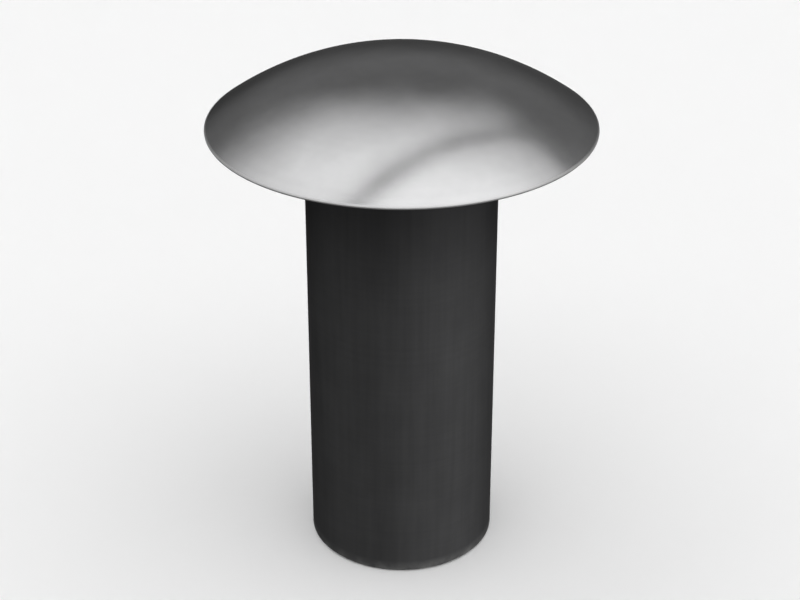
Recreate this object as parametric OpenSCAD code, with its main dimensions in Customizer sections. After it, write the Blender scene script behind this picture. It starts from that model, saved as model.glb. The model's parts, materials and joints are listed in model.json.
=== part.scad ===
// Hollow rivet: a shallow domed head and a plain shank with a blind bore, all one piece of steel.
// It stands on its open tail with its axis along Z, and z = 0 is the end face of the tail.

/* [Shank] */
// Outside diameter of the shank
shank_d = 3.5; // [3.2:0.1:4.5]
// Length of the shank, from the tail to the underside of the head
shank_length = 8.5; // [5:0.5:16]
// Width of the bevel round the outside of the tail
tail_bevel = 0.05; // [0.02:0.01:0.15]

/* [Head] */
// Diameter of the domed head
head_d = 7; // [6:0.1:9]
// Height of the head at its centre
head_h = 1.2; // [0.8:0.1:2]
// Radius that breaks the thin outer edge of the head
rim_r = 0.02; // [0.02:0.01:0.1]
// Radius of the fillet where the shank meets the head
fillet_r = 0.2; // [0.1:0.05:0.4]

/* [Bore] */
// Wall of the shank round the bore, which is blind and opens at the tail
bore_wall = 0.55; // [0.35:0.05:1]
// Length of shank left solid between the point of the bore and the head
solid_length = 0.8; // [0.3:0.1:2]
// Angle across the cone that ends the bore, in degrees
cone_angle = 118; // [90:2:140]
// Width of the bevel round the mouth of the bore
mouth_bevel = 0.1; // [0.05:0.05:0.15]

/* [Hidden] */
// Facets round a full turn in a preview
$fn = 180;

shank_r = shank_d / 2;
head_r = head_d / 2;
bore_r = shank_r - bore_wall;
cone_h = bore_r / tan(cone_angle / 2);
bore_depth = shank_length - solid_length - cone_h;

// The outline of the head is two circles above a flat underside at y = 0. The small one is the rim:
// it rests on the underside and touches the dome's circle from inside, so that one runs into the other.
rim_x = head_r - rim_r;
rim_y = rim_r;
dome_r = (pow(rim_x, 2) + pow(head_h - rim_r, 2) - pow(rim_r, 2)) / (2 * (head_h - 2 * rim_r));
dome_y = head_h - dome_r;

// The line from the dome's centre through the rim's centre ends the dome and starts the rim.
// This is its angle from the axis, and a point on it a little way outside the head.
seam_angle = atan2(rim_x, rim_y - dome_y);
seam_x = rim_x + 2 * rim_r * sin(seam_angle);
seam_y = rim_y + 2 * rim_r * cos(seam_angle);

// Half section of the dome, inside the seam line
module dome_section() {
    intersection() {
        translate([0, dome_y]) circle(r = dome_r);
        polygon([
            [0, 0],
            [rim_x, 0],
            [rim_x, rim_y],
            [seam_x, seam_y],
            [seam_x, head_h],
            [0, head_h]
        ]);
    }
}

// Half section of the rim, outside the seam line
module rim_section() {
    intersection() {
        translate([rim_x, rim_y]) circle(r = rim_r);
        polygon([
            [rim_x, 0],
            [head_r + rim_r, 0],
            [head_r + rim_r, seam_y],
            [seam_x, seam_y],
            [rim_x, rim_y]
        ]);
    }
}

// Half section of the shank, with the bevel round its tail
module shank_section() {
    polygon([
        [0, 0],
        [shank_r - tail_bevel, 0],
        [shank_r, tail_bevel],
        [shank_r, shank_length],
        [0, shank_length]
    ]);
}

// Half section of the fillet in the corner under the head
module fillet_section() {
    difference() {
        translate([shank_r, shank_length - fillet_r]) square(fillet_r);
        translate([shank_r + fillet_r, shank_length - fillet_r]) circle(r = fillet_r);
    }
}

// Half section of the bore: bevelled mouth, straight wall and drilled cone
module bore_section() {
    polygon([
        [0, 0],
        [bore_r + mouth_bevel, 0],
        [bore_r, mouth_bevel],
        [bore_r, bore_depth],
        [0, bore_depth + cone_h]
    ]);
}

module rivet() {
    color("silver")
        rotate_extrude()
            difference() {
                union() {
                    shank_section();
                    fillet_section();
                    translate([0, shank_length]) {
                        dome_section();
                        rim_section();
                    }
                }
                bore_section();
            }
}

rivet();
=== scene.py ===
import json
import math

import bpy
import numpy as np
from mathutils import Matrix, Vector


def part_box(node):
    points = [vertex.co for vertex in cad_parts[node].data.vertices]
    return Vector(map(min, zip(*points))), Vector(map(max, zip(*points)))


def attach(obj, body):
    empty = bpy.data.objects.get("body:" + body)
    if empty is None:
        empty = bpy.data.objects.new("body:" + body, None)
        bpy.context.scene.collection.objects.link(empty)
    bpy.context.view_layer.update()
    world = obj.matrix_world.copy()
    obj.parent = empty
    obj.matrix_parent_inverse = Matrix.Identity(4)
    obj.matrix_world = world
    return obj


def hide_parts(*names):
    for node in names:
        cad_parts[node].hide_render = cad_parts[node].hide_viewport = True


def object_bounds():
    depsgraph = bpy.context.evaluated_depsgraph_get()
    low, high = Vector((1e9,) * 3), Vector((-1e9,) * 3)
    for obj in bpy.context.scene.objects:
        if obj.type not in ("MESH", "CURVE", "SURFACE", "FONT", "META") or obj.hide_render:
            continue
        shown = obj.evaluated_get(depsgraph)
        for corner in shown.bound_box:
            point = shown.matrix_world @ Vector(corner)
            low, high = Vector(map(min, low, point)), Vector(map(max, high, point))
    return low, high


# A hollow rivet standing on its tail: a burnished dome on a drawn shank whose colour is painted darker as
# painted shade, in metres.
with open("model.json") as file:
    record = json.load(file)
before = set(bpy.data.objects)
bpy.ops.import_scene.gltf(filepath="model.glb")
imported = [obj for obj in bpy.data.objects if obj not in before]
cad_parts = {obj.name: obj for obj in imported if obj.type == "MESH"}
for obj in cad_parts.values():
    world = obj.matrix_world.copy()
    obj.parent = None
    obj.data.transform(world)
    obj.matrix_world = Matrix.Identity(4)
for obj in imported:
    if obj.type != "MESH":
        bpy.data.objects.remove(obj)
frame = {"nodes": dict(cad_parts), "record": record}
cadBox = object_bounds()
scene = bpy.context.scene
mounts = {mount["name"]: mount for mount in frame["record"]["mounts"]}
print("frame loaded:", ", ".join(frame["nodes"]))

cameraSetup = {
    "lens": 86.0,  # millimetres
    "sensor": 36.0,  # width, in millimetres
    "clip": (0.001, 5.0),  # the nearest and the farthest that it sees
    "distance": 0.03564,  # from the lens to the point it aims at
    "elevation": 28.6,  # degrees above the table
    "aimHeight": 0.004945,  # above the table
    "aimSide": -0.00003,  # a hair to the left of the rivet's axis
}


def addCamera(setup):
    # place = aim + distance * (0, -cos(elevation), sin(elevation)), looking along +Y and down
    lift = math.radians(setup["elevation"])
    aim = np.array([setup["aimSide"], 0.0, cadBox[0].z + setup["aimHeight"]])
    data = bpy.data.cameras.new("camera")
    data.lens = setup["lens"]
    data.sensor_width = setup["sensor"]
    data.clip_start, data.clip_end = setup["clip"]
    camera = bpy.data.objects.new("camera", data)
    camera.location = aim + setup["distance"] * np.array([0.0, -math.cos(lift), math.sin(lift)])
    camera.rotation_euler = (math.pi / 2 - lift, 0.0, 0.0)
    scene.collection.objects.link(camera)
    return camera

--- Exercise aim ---
Print the material verbatim, all of it.

--- Completed task ---
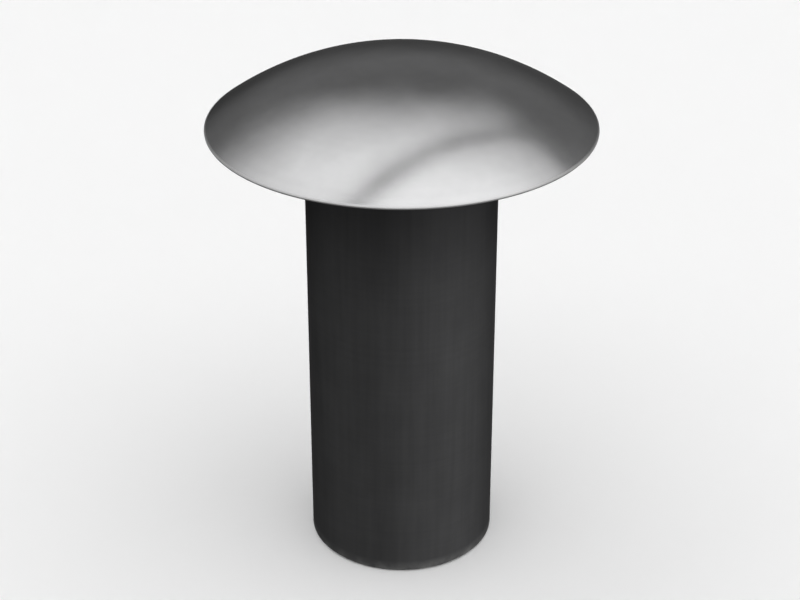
Recreate this object as parametric OpenSCAD code, with its main dimensions in Customizer sections. After it, write the Blender scene script behind this picture. It starts from that model, saved as model.glb. The model's parts, materials and joints are listed in model.json.
=== part.scad ===
// Hollow rivet: a shallow domed head and a plain shank with a blind bore, all one piece of steel.
// It stands on its open tail with its axis along Z, and z = 0 is the end face of the tail.

/* [Shank] */
// Outside diameter of the shank
shank_d = 3.5; // [3.2:0.1:4.5]
// Length of the shank, from the tail to the underside of the head
shank_length = 8.5; // [5:0.5:16]
// Width of the bevel round the outside of the tail
tail_bevel = 0.05; // [0.02:0.01:0.15]

/* [Head] */
// Diameter of the domed head
head_d = 7; // [6:0.1:9]
// Height of the head at its centre
head_h = 1.2; // [0.8:0.1:2]
// Radius that breaks the thin outer edge of the head
rim_r = 0.02; // [0.02:0.01:0.1]
// Radius of the fillet where the shank meets the head
fillet_r = 0.2; // [0.1:0.05:0.4]

/* [Bore] */
// Wall of the shank round the bore, which is blind and opens at the tail
bore_wall = 0.55; // [0.35:0.05:1]
// Length of shank left solid between the point of the bore and the head
solid_length = 0.8; // [0.3:0.1:2]
// Angle across the cone that ends the bore, in degrees
cone_angle = 118; // [90:2:140]
// Width of the bevel round the mouth of the bore
mouth_bevel = 0.1; // [0.05:0.05:0.15]

/* [Hidden] */
// Facets round a full turn in a preview
$fn = 180;

shank_r = shank_d / 2;
head_r = head_d / 2;
bore_r = shank_r - bore_wall;
cone_h = bore_r / tan(cone_angle / 2);
bore_depth = shank_length - solid_length - cone_h;

// The outline of the head is two circles above a flat underside at y = 0. The small one is the rim:
// it rests on the underside and touches the dome's circle from inside, so that one runs into the other.
rim_x = head_r - rim_r;
rim_y = rim_r;
dome_r = (pow(rim_x, 2) + pow(head_h - rim_r, 2) - pow(rim_r, 2)) / (2 * (head_h - 2 * rim_r));
dome_y = head_h - dome_r;

// The line from the dome's centre through the rim's centre ends the dome and starts the rim.
// This is its angle from the axis, and a point on it a little way outside the head.
seam_angle = atan2(rim_x, rim_y - dome_y);
seam_x = rim_x + 2 * rim_r * sin(seam_angle);
seam_y = rim_y + 2 * rim_r * cos(seam_angle);

// Half section of the dome, inside the seam line
module dome_section() {
    intersection() {
        translate([0, dome_y]) circle(r = dome_r);
        polygon([
            [0, 0],
            [rim_x, 0],
            [rim_x, rim_y],
            [seam_x, seam_y],
            [seam_x, head_h],
            [0, head_h]
        ]);
    }
}

// Half section of the rim, outside the seam line
module rim_section() {
    intersection() {
        translate([rim_x, rim_y]) circle(r = rim_r);
        polygon([
            [rim_x, 0],
            [head_r + rim_r, 0],
            [head_r + rim_r, seam_y],
            [seam_x, seam_y],
            [rim_x, rim_y]
        ]);
    }
}

// Half section of the shank, with the bevel round its tail
module shank_section() {
    polygon([
        [0, 0],
        [shank_r - tail_bevel, 0],
        [shank_r, tail_bevel],
        [shank_r, shank_length],
        [0, shank_length]
    ]);
}

// Half section of the fillet in the corner under the head
module fillet_section() {
    difference() {
        translate([shank_r, shank_length - fillet_r]) square(fillet_r);
        translate([shank_r + fillet_r, shank_length - fillet_r]) circle(r = fillet_r);
    }
}

// Half section of the bore: bevelled mouth, straight wall and drilled cone
module bore_section() {
    polygon([
        [0, 0],
        [bore_r + mouth_bevel, 0],
        [bore_r, mouth_bevel],
        [bore_r, bore_depth],
        [0, bore_depth + cone_h]
    ]);
}

module rivet() {
    color("silver")
        rotate_extrude()
            difference() {
                union() {
                    shank_section();
                    fillet_section();
                    translate([0, shank_length]) {
                        dome_section();
                        rim_section();
                    }
                }
                bore_section();
            }
}

rivet();
=== scene.py ===
import json
import math

import bpy
import numpy as np
from mathutils import Matrix, Vector


def part_box(node):
    points = [vertex.co for vertex in cad_parts[node].data.vertices]
    return Vector(map(min, zip(*points))), Vector(map(max, zip(*points)))


def attach(obj, body):
    empty = bpy.data.objects.get("body:" + body)
    if empty is None:
        empty = bpy.data.objects.new("body:" + body, None)
        bpy.context.scene.collection.objects.link(empty)
    bpy.context.view_layer.update()
    world = obj.matrix_world.copy()
    obj.parent = empty
    obj.matrix_parent_inverse = Matrix.Identity(4)
    obj.matrix_world = world
    return obj


def hide_parts(*names):
    for node in names:
        cad_parts[node].hide_render = cad_parts[node].hide_viewport = True


def object_bounds():
    depsgraph = bpy.context.evaluated_depsgraph_get()
    low, high = Vector((1e9,) * 3), Vector((-1e9,) * 3)
    for obj in bpy.context.scene.objects:
        if obj.type not in ("MESH", "CURVE", "SURFACE", "FONT", "META") or obj.hide_render:
            continue
        shown = obj.evaluated_get(depsgraph)
        for corner in shown.bound_box:
            point = shown.matrix_world @ Vector(corner)
            low, high = Vector(map(min, low, point)), Vector(map(max, high, point))
    return low, high


# A hollow rivet standing on its tail: a burnished dome on a drawn shank whose colour is painted darker as
# painted shade, in metres.
with open("model.json") as file:
    record = json.load(file)
before = set(bpy.data.objects)
bpy.ops.import_scene.gltf(filepath="model.glb")
imported = [obj for obj in bpy.data.objects if obj not in before]
cad_parts = {obj.name: obj for obj in imported if obj.type == "MESH"}
for obj in cad_parts.values():
    world = obj.matrix_world.copy()
    obj.parent = None
    obj.data.transform(world)
    obj.matrix_world = Matrix.Identity(4)
for obj in imported:
    if obj.type != "MESH":
        bpy.data.objects.remove(obj)
frame = {"nodes": dict(cad_parts), "record": record}
cadBox = object_bounds()
scene = bpy.context.scene
mounts = {mount["name"]: mount for mount in frame["record"]["mounts"]}
print("frame loaded:", ", ".join(frame["nodes"]))

cameraSetup = {
    "lens": 86.0,  # millimetres
    "sensor": 36.0,  # width, in millimetres
    "clip": (0.001, 5.0),  # the nearest and the farthest that it sees
    "distance": 0.03564,  # from the lens to the point it aims at
    "elevation": 28.6,  # degrees above the table
    "aimHeight": 0.004945,  # above the table
    "aimSide": -0.00003,  # a hair to the left of the rivet's axis
}


def addCamera(setup):
    # place = aim + distance * (0, -cos(elevation), sin(elevation)), looking along +Y and down
    lift = math.radians(setup["elevation"])
    aim = np.array([setup["aimSide"], 0.0, cadBox[0].z + setup["aimHeight"]])
    data = bpy.data.cameras.new("camera")
    data.lens = setup["lens"]
    data.sensor_width = setup["sensor"]
    data.clip_start, data.clip_end = setup["clip"]
    camera = bpy.data.objects.new("camera", data)
    camera.location = aim + setup["distance"] * np.array([0.0, -math.cos(lift), math.sin(lift)])
    camera.rotation_euler = (math.pi / 2 - lift, 0.0, 0.0)
    scene.collection.objects.link(camera)
    return camera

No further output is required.